Reputation: 6442
I want to remove all non-ASCII characters except the Unicode emoticons from a text file. I am using following command which will remove all non-ASCII characters.
perl -i.bak -pe 's/[^[:ascii:]]//g'
Can this command be modified which will exclude emoticon characters?
EDIT:
Sample input: Good morning! #Happy #StPatricksDay ♣♥😊
Sample output: Good morning! #Happy #StPatricksDay 😊
Upvotes: 2
Views: 2739
Reputation: 3093
Just extend the characters you want to exclude to include the emoticons:
perl -i.bak -pe 's/[^[:ascii:]\p{block:Emoticons}\N{U+2639}\N{U+263A}\N{U+263B}]//g'
After a lot of messing around and trying different switches I found a combination that works with the \p{block...} and \N{U+xxxx} type of regexes.

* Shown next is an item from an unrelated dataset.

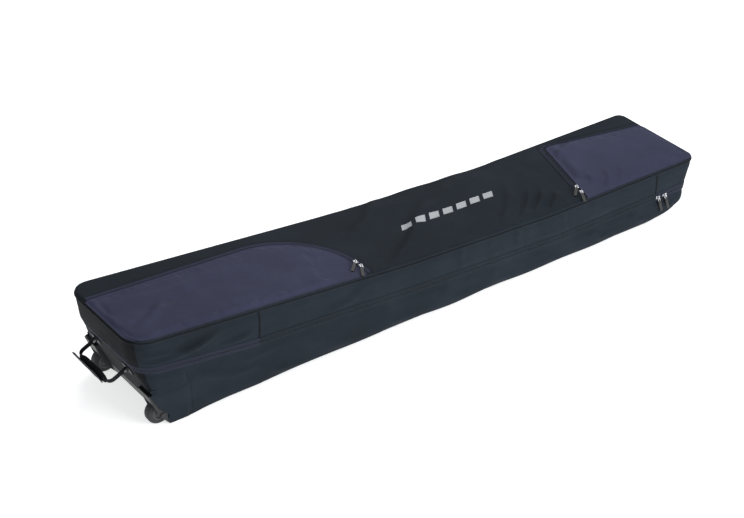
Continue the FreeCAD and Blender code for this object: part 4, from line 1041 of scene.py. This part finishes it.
def lid_outline(end, other, corner):
    """The lid's corners in a top plane: rounded at the bag's end, sharp where the plane goes on."""
    return (((end, -HALF), corner), ((other, -HALF), SHARP), ((other, HALF), SHARP), ((end, HALF), corner))


Pocket = namedtuple("Pocket", "name plane corners lid relief quiet counts fullness chord tape hem")
POCKETS = (
    Pocket(
        name="near",
        plane=NEAR_TOP,
        corners=near_corners,
        lid=lid_outline(0, 1.1, NEAR_CORNER),
        relief=near_relief,
        quiet=((0.700, -0.125), 0.075),
        counts=(122, 44),
        fullness=0.0022,
        chord=NEAR_FLAP,
        tape=VIOLET_TAPE,
        hem=0.0012,
    ),
    Pocket(
        name="far",
        plane=FAR_TOP,
        corners=far_corners,
        lid=lid_outline(0.563, -0.4, FAR_CORNER),
        relief=far_relief,
        quiet=((0.150, -0.135), 0.045),
        counts=(74, 50),
        fullness=0.0048,
        chord=FAR_FLAP,
        tape=BAND_TAPE,
        hem=0.0024,
    ),
)
DRAPE = 0.0080
PANEL_BAND = 0.0186
PANEL_SEAT = 0.0026
# A pocket's zip tape and the hem over its outer edge, as (inset from the outline, height) across them.
TAPE_SECTION = (
    (0.0006, -0.0010), (0.0022, -0.0002), (0.0060, -0.0004), (0.0106, -0.0008), (0.0118, -0.0007),
    (0.0124, -0.0012), (0.0136, -0.0012), (0.0142, -0.0007), (0.0154, -0.0008), (0.0192, -0.0014),
)
HEM_ENDS = ((-0.0022, -0.0006), (0.0030, -0.0004))
HEM_CROWN = ((-0.0012, 0.8), (0.0004, 1.0), (0.0018, 0.7))


def panel(pocket):
    """A pocket's panel: one padded sheet, swollen as cloth between its seams."""
    plane = pocket.plane
    corners = pocket.corners(-DRAPE, PANEL_BAND)
    flat = patch(corners, pocket.counts)
    depth = inside_depth(flat, corners)
    near_edge = np.clip(TOP_EDGE - inside_depth(flat, pocket.lid), 0, TOP_EDGE)
    drop = TOP_EDGE - np.sqrt(TOP_EDGE**2 - near_edge**2)
    seated = ease(inside_depth(flat, pocket.corners(0, 0)), 0.0005, 0.0030)
    rim = ease(depth, 0.0, 0.016)
    spot, reach = pocket.quiet
    calm = ease(np.linalg.norm(flat - np.array(spot), axis=-1), reach, reach + 0.05)
    crown = pocket.fullness * ease(depth, 0.0, 0.075) * calm
    wander = 0.0007 * drift(in_plane(plane, flat), 0.12, SEED + 5)
    relief = (pocket.relief(flat) + wander) * rim * calm
    thin = 0.0008 * (1 - ease(depth, 0.0, 0.002)) * (1 - seated)
    upper = in_plane(plane, flat, crown + relief - drop + 0.0010 - thin)
    lower = in_plane(plane, flat, (0.0001 - drop) * (1 - seated) - PANEL_SEAT * seated)
    piece = thick_grid(f"{pocket.name}_panel_soft", upper, lower, [VIOLET, LINING])
    free = np.concatenate(((rim * calm).reshape(-1), np.zeros(depth.size)))
    simulate(piece, free, 0.0035)
    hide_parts(f"{pocket.name}_pocket_panel", f"{pocket.name}_pocket_flap")
    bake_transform(piece)


def flat_ribbon(name, pocket, section, material, foot):
    """A strip along a pocket's zipped sides, from a section of (inset, height) and the level of its foot."""
    paths = [(resampled(zip_line(pocket.corners, band), STRIP_POINTS), height) for band, height in section]
    upper = np.stack([in_plane(pocket.plane, path, height) for path, height in paths], 1)
    lower = np.stack([in_plane(pocket.plane, path, foot) for path, _ in paths], 1)
    return thick_grid(name, upper, lower, [material])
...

perl -CS -pe 's/[^[:ascii:]\p{block:emoticons}\N{U+2639}-\N{U+263B}]//g'
Do note that your text has to be in utf-8 for this to work (at least on my cygwin setup).
Upvotes: 0
Reputation: 785481
You can specify range in Perl like this:
s='Good morning! #Happy #StPatricksDay ♣♥😊'
echo "$s" | perl -C -pe 's/[^[:ascii:]\x{1F600}-\x{1F64F}]+//g'
Good morning! #Happy #StPatricksDay 😊
Reference: Unicode block for emoticons
Upvotes: 3